Reproduce exactly and only the lines running from the one with "The three.js and" through the one with "on a plane.", both end lines included.

== Dataset content

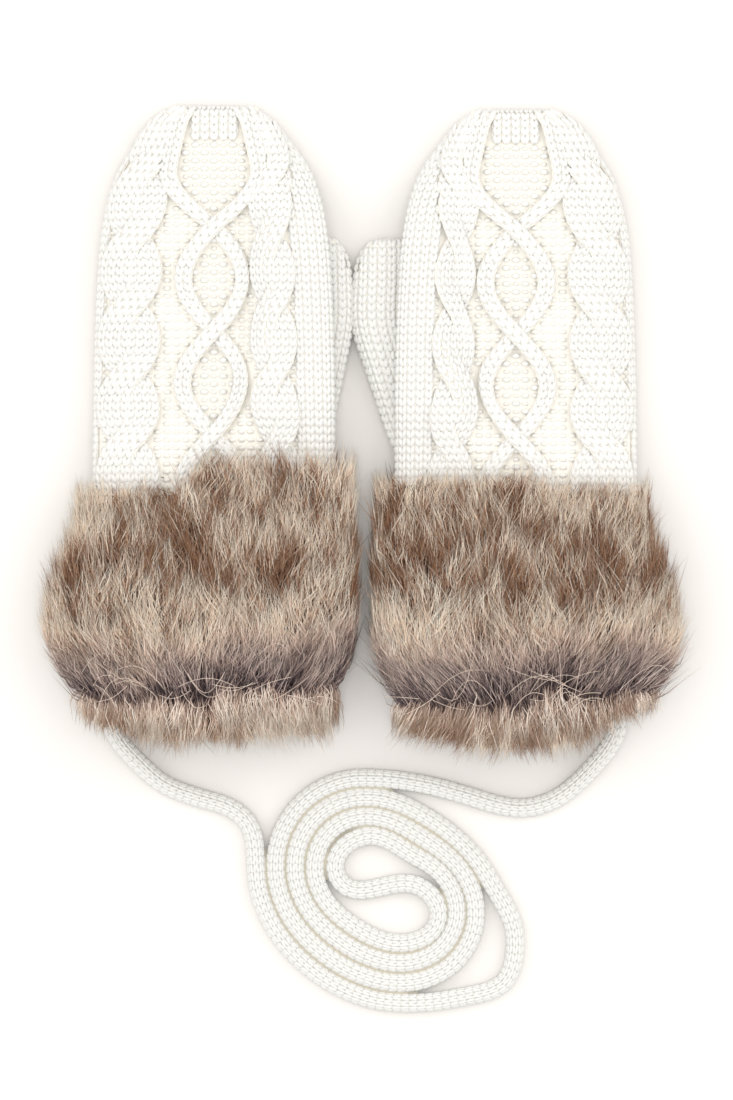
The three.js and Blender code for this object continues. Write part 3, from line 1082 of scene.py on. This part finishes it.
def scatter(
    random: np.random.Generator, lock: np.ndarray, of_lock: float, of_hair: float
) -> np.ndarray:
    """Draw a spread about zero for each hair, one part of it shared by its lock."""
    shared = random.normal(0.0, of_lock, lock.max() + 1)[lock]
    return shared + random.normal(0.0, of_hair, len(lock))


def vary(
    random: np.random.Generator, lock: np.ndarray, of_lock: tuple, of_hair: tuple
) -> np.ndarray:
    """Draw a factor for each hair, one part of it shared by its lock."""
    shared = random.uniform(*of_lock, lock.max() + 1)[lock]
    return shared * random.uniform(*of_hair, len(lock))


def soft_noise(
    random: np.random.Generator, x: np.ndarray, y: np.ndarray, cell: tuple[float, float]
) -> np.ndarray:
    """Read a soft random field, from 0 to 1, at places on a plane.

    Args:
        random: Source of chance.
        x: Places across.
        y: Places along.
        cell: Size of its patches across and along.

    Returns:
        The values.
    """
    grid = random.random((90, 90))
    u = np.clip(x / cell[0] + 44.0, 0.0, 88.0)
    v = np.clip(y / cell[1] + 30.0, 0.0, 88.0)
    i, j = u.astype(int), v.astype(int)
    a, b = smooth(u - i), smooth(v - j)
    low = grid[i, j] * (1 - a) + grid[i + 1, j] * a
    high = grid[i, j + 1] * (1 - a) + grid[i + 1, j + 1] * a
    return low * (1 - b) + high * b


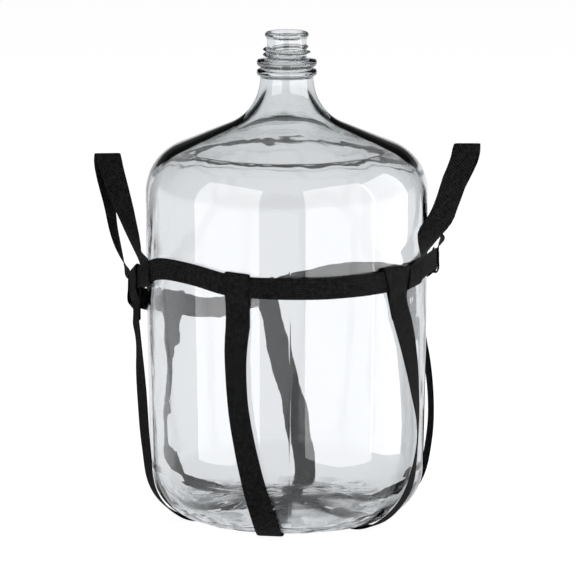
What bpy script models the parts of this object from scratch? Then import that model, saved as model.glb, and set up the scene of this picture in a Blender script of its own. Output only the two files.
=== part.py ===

====
== Dataset content

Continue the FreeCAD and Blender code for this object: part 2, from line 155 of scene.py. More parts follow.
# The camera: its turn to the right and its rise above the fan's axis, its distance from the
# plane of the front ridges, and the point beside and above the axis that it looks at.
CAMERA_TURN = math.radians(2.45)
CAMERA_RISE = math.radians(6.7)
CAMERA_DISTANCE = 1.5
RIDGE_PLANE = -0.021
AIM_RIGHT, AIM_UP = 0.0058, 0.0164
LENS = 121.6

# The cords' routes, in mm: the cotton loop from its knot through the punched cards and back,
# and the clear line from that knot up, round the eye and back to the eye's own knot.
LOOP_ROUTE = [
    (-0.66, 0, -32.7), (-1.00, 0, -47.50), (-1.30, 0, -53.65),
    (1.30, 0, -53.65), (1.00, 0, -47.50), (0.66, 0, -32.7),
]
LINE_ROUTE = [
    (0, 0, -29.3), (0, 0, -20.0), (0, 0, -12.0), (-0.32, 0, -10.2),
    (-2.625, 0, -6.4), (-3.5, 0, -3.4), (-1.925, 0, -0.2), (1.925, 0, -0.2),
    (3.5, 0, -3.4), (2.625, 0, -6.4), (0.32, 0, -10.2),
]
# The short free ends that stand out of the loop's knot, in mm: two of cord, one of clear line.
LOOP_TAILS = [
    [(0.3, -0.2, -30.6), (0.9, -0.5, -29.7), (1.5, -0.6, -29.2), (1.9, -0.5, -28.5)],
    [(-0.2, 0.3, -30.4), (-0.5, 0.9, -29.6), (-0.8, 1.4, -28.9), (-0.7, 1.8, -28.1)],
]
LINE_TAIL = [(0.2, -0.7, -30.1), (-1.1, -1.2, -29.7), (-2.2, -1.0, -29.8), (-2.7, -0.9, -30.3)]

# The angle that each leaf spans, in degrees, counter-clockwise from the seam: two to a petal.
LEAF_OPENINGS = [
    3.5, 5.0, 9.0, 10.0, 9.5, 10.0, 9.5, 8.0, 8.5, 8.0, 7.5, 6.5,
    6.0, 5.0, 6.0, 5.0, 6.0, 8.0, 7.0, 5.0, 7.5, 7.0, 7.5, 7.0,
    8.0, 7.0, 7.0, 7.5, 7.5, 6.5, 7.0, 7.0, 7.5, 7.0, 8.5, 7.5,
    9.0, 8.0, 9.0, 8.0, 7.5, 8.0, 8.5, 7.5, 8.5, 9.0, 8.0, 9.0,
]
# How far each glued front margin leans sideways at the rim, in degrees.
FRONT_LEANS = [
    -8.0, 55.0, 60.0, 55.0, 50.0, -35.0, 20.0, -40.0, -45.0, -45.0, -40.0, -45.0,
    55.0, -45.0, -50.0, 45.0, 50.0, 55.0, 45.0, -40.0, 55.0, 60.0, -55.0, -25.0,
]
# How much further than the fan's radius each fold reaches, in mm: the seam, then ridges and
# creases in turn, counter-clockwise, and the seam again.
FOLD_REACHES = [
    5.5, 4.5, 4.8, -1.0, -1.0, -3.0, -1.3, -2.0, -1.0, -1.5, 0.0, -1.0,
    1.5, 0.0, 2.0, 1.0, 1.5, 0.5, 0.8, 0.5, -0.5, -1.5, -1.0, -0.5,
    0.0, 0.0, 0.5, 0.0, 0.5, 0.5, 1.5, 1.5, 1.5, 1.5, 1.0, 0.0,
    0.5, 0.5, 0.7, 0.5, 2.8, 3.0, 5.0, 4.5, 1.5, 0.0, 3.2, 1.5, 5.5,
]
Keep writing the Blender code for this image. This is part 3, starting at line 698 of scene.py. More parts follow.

====

_Task response_:
The three.js and Blender code for this object continues. Write part 3, from line 1082 of scene.py on. This part finishes it.
def scatter(
    random: np.random.Generator, lock: np.ndarray, of_lock: float, of_hair: float
) -> np.ndarray:
    """Draw a spread about zero for each hair, one part of it shared by its lock."""
    shared = random.normal(0.0, of_lock, lock.max() + 1)[lock]
    return shared + random.normal(0.0, of_hair, len(lock))


def vary(
    random: np.random.Generator, lock: np.ndarray, of_lock: tuple, of_hair: tuple
) -> np.ndarray:
    """Draw a factor for each hair, one part of it shared by its lock."""
    shared = random.uniform(*of_lock, lock.max() + 1)[lock]
    return shared * random.uniform(*of_hair, len(lock))


def soft_noise(
    random: np.random.Generator, x: np.ndarray, y: np.ndarray, cell: tuple[float, float]
) -> np.ndarray:
    """Read a soft random field, from 0 to 1, at places on a plane.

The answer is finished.